Task to carry out
Starting at the line that contains "The Blender code", copy every line down to the line that contains "its imported solid.", inclusive, exactly as it stands. Omit all other lines.

Input records

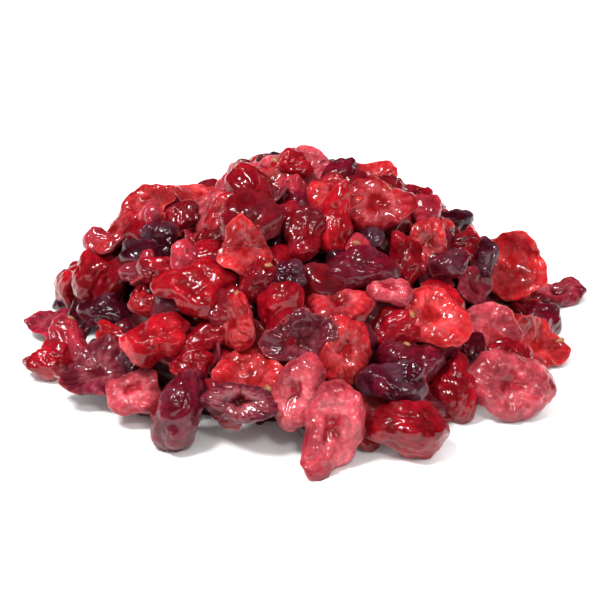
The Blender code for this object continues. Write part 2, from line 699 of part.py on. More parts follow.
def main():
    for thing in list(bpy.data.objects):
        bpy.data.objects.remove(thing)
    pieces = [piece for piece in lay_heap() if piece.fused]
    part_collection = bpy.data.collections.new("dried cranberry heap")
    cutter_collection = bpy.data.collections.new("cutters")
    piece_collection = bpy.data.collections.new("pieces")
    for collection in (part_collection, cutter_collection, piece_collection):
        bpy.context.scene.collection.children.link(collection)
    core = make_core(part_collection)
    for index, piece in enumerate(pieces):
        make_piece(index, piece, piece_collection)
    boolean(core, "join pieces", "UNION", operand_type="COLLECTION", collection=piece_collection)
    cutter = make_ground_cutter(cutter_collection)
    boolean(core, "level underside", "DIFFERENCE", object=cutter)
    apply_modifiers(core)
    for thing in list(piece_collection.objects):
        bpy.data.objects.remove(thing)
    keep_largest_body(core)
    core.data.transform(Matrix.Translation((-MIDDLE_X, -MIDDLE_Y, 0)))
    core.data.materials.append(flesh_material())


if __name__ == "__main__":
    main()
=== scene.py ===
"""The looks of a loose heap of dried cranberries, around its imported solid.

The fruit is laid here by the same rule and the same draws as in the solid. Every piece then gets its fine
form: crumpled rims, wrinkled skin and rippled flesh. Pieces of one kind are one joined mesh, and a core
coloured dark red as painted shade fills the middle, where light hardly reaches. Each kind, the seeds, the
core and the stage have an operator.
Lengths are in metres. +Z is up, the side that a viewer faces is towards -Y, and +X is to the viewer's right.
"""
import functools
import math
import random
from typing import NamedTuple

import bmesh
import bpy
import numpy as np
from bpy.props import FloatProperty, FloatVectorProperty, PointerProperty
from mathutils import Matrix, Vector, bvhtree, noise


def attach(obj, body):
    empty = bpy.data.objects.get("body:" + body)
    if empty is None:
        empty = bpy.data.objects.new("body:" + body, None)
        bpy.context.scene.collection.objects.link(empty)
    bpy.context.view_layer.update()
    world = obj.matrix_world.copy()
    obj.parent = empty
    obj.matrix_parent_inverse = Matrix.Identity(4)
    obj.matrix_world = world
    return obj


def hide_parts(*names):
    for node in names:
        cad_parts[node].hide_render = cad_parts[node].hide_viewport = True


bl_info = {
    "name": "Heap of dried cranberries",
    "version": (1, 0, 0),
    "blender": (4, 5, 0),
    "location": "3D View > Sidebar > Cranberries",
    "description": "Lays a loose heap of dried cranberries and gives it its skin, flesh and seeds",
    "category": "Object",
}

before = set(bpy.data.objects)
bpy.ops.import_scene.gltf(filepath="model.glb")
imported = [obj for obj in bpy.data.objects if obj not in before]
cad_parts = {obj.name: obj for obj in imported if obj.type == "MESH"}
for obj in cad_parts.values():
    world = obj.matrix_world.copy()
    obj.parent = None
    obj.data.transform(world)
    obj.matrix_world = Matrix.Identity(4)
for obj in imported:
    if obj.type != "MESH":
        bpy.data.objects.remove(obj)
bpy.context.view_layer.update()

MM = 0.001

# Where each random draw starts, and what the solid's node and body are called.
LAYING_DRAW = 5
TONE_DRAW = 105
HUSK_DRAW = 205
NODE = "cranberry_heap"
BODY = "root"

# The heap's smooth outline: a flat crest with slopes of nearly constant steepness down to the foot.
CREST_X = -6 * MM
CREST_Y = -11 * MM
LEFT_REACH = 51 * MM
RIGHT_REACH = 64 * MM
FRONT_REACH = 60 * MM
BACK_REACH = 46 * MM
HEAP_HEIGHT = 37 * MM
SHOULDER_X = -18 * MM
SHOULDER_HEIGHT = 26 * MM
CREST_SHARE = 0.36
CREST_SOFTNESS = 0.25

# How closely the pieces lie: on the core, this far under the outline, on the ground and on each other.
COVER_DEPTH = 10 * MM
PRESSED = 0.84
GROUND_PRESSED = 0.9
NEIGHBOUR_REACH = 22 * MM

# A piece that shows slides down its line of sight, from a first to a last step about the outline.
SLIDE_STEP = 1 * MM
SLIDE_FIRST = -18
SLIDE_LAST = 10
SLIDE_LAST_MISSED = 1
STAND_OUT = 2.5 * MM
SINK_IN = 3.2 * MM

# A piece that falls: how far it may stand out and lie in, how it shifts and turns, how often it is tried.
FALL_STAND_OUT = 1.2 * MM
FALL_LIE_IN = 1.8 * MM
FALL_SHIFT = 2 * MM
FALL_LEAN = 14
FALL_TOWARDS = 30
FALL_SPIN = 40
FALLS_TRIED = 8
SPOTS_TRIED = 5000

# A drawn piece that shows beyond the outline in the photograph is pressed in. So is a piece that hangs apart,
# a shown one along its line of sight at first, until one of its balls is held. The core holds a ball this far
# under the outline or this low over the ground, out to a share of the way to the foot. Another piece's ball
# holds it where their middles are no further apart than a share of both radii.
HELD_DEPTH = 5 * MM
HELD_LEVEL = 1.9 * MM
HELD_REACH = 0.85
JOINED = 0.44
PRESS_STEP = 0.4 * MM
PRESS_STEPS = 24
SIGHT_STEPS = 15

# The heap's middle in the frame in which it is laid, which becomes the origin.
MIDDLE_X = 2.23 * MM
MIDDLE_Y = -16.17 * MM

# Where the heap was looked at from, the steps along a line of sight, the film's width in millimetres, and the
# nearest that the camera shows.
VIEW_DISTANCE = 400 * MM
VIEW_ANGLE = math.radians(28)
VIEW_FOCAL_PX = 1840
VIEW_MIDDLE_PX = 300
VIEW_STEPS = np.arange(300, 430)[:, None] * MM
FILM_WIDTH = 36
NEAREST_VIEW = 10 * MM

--

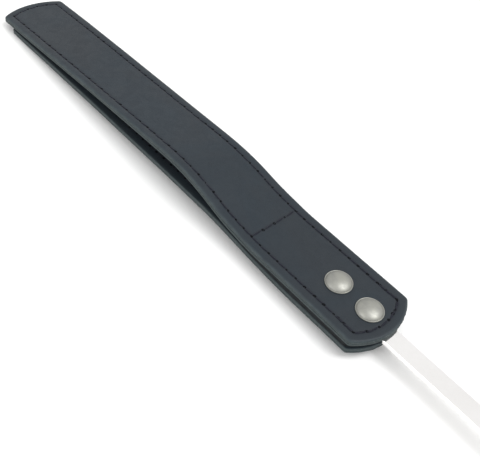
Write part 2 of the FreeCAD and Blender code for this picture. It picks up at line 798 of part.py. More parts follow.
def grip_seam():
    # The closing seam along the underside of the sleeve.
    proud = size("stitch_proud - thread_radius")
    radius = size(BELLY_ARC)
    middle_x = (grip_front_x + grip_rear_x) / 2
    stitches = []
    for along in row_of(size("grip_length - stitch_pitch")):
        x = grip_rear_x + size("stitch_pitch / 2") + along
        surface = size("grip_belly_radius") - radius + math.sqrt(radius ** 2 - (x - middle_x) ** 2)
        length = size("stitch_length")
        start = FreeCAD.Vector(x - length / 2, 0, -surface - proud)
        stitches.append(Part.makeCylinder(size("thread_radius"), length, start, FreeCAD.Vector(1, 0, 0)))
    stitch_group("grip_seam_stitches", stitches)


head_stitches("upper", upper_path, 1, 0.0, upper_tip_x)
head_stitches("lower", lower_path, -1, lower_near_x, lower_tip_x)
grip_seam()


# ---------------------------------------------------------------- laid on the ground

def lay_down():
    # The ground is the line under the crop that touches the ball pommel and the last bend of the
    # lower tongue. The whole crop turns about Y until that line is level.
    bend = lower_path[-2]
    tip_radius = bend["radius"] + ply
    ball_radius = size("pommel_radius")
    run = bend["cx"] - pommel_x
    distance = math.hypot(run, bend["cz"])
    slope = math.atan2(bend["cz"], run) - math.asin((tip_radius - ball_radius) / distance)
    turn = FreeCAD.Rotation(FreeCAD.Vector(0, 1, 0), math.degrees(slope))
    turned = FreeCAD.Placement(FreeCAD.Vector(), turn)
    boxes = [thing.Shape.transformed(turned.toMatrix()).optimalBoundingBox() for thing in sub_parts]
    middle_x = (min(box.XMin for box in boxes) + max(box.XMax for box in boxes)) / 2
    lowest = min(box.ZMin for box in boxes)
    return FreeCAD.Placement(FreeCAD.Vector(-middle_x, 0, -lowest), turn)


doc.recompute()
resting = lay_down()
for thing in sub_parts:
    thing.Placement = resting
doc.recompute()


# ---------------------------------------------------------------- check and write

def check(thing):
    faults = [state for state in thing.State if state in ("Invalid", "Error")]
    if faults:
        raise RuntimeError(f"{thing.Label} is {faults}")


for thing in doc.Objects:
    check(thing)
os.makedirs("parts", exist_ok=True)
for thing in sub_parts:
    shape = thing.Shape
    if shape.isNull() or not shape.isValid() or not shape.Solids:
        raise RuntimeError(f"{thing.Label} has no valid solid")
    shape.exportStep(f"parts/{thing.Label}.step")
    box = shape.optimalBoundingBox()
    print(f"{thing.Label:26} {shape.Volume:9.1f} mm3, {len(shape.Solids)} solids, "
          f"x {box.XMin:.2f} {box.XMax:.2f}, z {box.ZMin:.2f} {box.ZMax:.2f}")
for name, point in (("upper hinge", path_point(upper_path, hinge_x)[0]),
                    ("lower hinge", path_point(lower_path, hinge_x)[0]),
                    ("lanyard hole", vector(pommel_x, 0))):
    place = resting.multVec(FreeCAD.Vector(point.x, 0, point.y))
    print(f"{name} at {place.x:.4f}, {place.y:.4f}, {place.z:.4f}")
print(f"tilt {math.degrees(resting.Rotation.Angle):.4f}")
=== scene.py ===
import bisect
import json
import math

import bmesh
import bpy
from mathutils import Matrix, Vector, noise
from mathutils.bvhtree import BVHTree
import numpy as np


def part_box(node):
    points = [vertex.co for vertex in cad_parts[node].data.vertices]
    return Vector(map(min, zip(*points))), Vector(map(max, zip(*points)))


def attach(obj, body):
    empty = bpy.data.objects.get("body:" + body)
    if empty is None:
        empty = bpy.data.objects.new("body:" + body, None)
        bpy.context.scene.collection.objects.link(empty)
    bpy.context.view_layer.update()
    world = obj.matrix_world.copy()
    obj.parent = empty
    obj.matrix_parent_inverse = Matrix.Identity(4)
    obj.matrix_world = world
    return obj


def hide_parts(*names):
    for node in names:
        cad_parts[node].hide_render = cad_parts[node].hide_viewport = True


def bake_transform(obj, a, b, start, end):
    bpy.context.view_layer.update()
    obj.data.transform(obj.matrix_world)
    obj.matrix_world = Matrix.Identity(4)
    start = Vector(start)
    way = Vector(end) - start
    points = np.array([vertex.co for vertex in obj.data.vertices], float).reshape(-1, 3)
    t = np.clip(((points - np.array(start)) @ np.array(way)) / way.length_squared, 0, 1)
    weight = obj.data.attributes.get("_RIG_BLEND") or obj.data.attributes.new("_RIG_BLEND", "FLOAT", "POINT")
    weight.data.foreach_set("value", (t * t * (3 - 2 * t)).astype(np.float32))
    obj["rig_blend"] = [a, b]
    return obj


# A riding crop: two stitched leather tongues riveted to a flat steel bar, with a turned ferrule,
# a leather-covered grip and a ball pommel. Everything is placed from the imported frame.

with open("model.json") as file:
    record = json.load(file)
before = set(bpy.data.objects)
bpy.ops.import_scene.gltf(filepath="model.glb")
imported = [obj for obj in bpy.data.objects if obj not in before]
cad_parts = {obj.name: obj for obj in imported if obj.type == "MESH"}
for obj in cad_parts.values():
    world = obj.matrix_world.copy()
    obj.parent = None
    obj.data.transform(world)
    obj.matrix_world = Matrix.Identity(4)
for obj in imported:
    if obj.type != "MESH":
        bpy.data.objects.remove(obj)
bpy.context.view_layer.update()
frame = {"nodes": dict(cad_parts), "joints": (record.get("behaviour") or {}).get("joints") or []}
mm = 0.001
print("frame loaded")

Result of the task
The Blender code for this object continues. Write part 2, from line 699 of part.py on. More parts follow.
def main():
    for thing in list(bpy.data.objects):
        bpy.data.objects.remove(thing)
    pieces = [piece for piece in lay_heap() if piece.fused]
    part_collection = bpy.data.collections.new("dried cranberry heap")
    cutter_collection = bpy.data.collections.new("cutters")
    piece_collection = bpy.data.collections.new("pieces")
    for collection in (part_collection, cutter_collection, piece_collection):
        bpy.context.scene.collection.children.link(collection)
    core = make_core(part_collection)
    for index, piece in enumerate(pieces):
        make_piece(index, piece, piece_collection)
    boolean(core, "join pieces", "UNION", operand_type="COLLECTION", collection=piece_collection)
    cutter = make_ground_cutter(cutter_collection)
    boolean(core, "level underside", "DIFFERENCE", object=cutter)
    apply_modifiers(core)
    for thing in list(piece_collection.objects):
        bpy.data.objects.remove(thing)
    keep_largest_body(core)
    core.data.transform(Matrix.Translation((-MIDDLE_X, -MIDDLE_Y, 0)))
    core.data.materials.append(flesh_material())


if __name__ == "__main__":
    main()
=== scene.py ===
"""The looks of a loose heap of dried cranberries, around its imported solid.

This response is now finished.